Даже если будущий агроном движим надеждой обнаружить в результате своего наблюдения некий уже известный тип почвы (а, как правило, почва, которую он наблюдает, оказывается именно такой, как и ожидалось, с учетом геологического субстрата и климата), это не должно иметь никакого значения в ходе его наблюдений: так ему строго-настрого велят преподаватели. Он может ожидать, что обнаружит подзол в Сибири или латерит на Мадагаскаре, это свойственно человеку; но это ни в коей мере не должно влиять на его нейтралитет, объективность его эскизов и комментариев.
Тем самым благодаря срезу почвы студент-агроном приобщается к суровой дисциплине, состоящей в том, чтобы смотреть на мир нейтральным, чисто объективным взглядом: и разве не это Ален Роб-Грийе позднее попытался проделать в литературе?

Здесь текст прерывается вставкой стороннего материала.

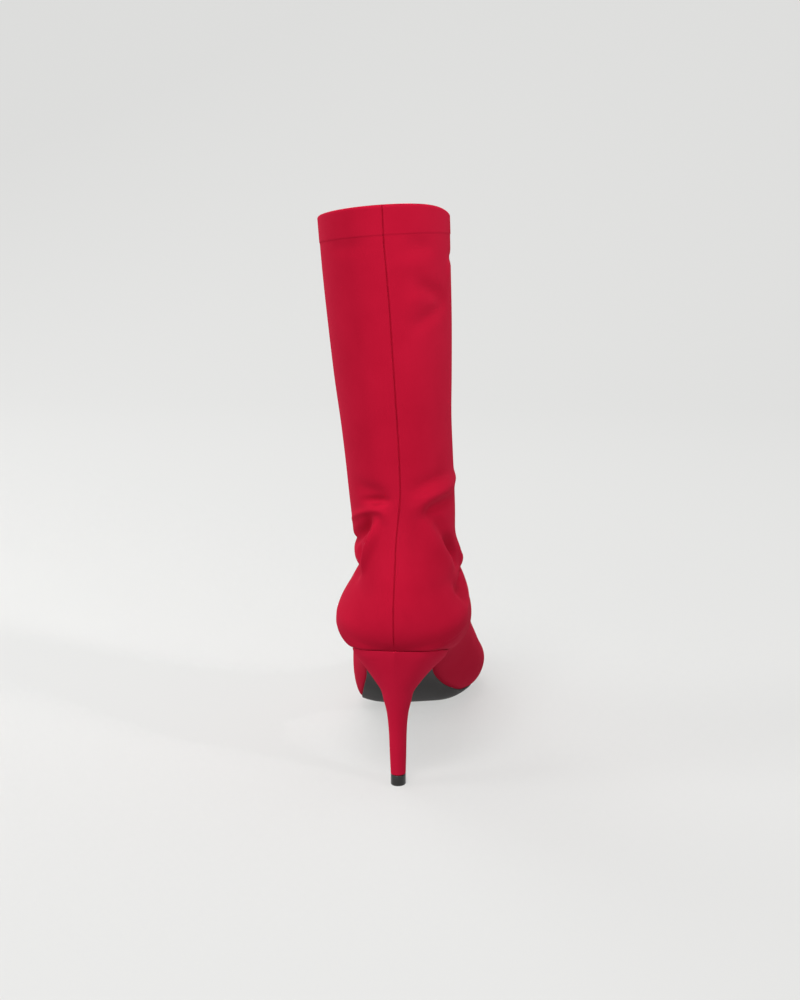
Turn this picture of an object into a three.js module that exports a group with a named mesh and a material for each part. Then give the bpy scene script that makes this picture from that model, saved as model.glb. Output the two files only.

Эта стойкая приверженность к внетеоретическому нейтралитету, безраздельно царящая в сфере срезов почвы, отнюдь не является предметом единодушного согласия в философии науки. “Теория и только теория решает, что именно следует наблюдать”, - решительно замечает Эйнштейн.
Огюст Конт, приведя более развернутые аргументы, приходит к заключению, что без предварительной теории, пусть и весьма приблизительной, наблюдение обречено на бесцельный эмпиризм и сводится к скучной и бессмысленной компиляции опытных данных.
“Скучная и бессмысленная компиляция опытных данных”: разве не так можно совершенно точно описать творчество Алена Роб-Грийе?
Четко определив, в чем состоит его ограниченность, не могу не добавить, что именно в этом одновременно состоит и его сила — правда, сила сугубо негативная. Отвергая любую теорию, предшествующую наблюдению, Ален Роб-Грийе тем самым ограждает себя от любых клише (ибо любое клише несет в себе в сжатом виде какую-нибудь теорию и признается таковым лишь тогда, когда саму теорию сочтут устаревшей и отсталой). И наоборот, открыв свои тексты для теоретических концепций, которые можно выработать об окружающем мире, я постоянно подвергаю себя опасности клише — и, по правде говоря, даже обрекаю себя на них; мой единственный шанс быть оригинальным состоит в том, чтобы (говоря словами Бодлера) вырабатывать новые клише.